YOUR OBJECTIVE.
Repeat the listing in full. Nothing may be added or left out.
------ DATA EXTRACT
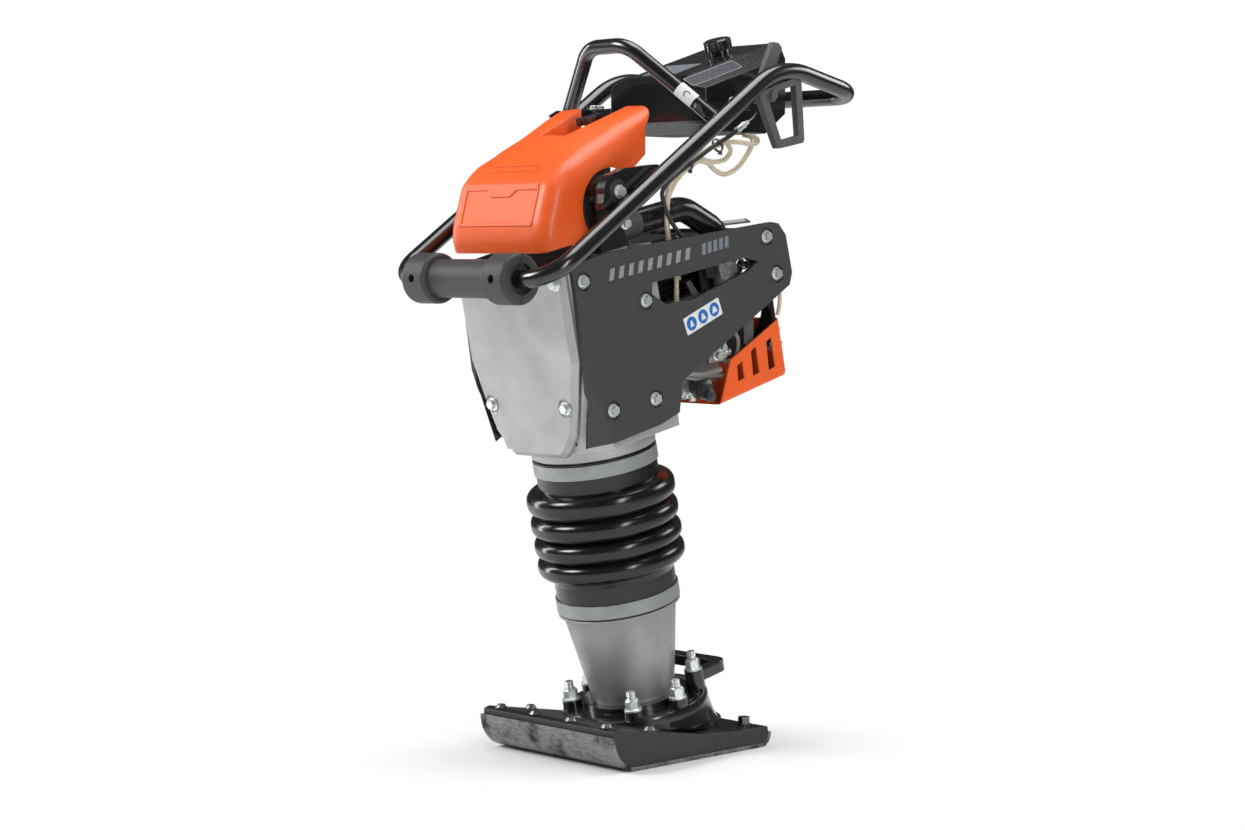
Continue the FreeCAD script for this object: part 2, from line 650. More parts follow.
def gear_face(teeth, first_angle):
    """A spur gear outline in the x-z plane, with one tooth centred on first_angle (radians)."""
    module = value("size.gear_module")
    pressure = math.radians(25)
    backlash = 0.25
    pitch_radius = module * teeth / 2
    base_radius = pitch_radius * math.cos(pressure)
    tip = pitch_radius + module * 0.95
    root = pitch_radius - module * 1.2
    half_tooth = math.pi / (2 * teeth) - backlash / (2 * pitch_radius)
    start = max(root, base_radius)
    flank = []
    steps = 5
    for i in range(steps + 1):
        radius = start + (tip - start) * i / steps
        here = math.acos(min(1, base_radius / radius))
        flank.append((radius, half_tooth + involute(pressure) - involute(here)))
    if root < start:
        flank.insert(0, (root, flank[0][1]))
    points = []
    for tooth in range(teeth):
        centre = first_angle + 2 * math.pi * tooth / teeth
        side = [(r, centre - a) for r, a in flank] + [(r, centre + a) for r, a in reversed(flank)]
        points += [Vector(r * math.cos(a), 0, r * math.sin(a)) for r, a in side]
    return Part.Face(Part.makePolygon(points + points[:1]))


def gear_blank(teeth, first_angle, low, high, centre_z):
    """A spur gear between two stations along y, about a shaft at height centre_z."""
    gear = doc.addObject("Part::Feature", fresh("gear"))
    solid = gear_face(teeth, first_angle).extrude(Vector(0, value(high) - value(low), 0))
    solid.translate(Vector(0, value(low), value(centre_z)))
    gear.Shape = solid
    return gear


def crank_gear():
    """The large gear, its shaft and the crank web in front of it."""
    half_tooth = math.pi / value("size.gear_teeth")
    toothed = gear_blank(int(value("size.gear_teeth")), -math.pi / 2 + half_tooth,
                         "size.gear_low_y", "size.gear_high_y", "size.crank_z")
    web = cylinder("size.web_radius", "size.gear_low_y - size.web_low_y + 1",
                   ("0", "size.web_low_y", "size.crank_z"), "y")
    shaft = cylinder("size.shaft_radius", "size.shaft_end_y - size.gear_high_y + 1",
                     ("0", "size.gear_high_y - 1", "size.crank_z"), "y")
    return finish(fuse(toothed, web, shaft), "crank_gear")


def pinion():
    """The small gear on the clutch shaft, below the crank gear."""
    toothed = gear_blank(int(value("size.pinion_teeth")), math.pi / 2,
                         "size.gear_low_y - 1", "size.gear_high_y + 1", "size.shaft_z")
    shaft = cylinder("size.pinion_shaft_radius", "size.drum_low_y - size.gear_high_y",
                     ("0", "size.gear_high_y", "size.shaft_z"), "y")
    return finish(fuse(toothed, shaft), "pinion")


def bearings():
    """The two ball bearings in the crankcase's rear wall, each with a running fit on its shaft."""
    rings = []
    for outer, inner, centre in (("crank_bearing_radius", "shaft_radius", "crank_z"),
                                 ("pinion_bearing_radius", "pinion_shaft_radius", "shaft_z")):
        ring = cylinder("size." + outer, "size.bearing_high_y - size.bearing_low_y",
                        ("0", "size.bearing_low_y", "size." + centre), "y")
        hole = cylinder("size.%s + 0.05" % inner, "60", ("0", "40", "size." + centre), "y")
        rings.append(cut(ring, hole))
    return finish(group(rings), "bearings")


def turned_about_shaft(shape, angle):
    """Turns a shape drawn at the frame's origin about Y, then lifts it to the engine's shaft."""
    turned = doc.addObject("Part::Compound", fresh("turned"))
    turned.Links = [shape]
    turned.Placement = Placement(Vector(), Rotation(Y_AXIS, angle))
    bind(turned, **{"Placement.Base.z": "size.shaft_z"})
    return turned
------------
RIGHT ANSWER.
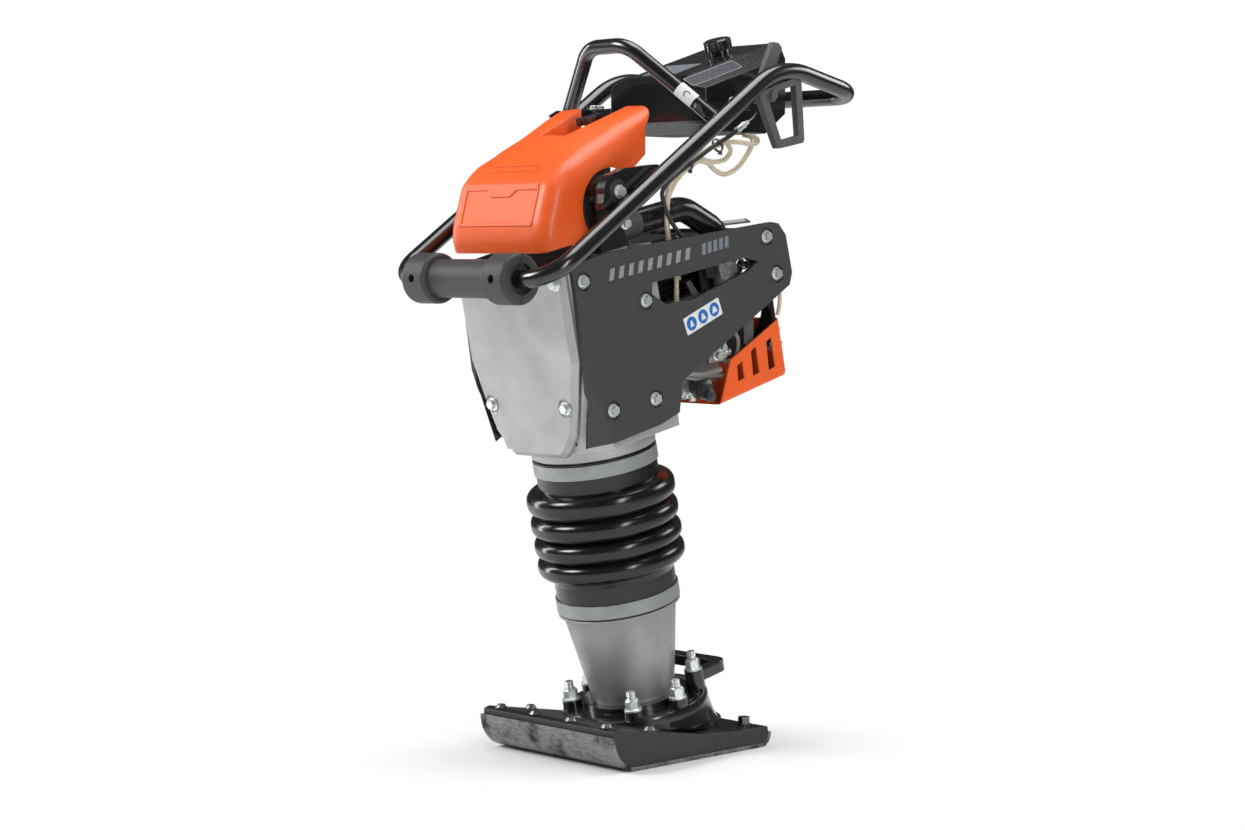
Continue the FreeCAD script for this object: part 2, from line 650. More parts follow.
def gear_face(teeth, first_angle):
    """A spur gear outline in the x-z plane, with one tooth centred on first_angle (radians)."""
    module = value("size.gear_module")
    pressure = math.radians(25)
    backlash = 0.25
    pitch_radius = module * teeth / 2
    base_radius = pitch_radius * math.cos(pressure)
    tip = pitch_radius + module * 0.95
    root = pitch_radius - module * 1.2
    half_tooth = math.pi / (2 * teeth) - backlash / (2 * pitch_radius)
    start = max(root, base_radius)
    flank = []
    steps = 5
    for i in range(steps + 1):
        radius = start + (tip - start) * i / steps
        here = math.acos(min(1, base_radius / radius))
        flank.append((radius, half_tooth + involute(pressure) - involute(here)))
    if root < start:
        flank.insert(0, (root, flank[0][1]))
    points = []
    for tooth in range(teeth):
        centre = first_angle + 2 * math.pi * tooth / teeth
        side = [(r, centre - a) for r, a in flank] + [(r, centre + a) for r, a in reversed(flank)]
        points += [Vector(r * math.cos(a), 0, r * math.sin(a)) for r, a in side]
    return Part.Face(Part.makePolygon(points + points[:1]))


def gear_blank(teeth, first_angle, low, high, centre_z):
    """A spur gear between two stations along y, about a shaft at height centre_z."""
    gear = doc.addObject("Part::Feature", fresh("gear"))
    solid = gear_face(teeth, first_angle).extrude(Vector(0, value(high) - value(low), 0))
    solid.translate(Vector(0, value(low), value(centre_z)))
    gear.Shape = solid
    return gear


def crank_gear():
    """The large gear, its shaft and the crank web in front of it."""
    half_tooth = math.pi / value("size.gear_teeth")
    toothed = gear_blank(int(value("size.gear_teeth")), -math.pi / 2 + half_tooth,
                         "size.gear_low_y", "size.gear_high_y", "size.crank_z")
    web = cylinder("size.web_radius", "size.gear_low_y - size.web_low_y + 1",
                   ("0", "size.web_low_y", "size.crank_z"), "y")
    shaft = cylinder("size.shaft_radius", "size.shaft_end_y - size.gear_high_y + 1",
                     ("0", "size.gear_high_y - 1", "size.crank_z"), "y")
    return finish(fuse(toothed, web, shaft), "crank_gear")


def pinion():
    """The small gear on the clutch shaft, below the crank gear."""
    toothed = gear_blank(int(value("size.pinion_teeth")), math.pi / 2,
                         "size.gear_low_y - 1", "size.gear_high_y + 1", "size.shaft_z")
    shaft = cylinder("size.pinion_shaft_radius", "size.drum_low_y - size.gear_high_y",
                     ("0", "size.gear_high_y", "size.shaft_z"), "y")
    return finish(fuse(toothed, shaft), "pinion")


def bearings():
    """The two ball bearings in the crankcase's rear wall, each with a running fit on its shaft."""
    rings = []
    for outer, inner, centre in (("crank_bearing_radius", "shaft_radius", "crank_z"),
                                 ("pinion_bearing_radius", "pinion_shaft_radius", "shaft_z")):
        ring = cylinder("size." + outer, "size.bearing_high_y - size.bearing_low_y",
                        ("0", "size.bearing_low_y", "size." + centre), "y")
        hole = cylinder("size.%s + 0.05" % inner, "60", ("0", "40", "size." + centre), "y")
        rings.append(cut(ring, hole))
    return finish(group(rings), "bearings")


def turned_about_shaft(shape, angle):
    """Turns a shape drawn at the frame's origin about Y, then lifts it to the engine's shaft."""
    turned = doc.addObject("Part::Compound", fresh("turned"))
    turned.Links = [shape]
    turned.Placement = Placement(Vector(), Rotation(Y_AXIS, angle))
    bind(turned, **{"Placement.Base.z": "size.shaft_z"})
    return turned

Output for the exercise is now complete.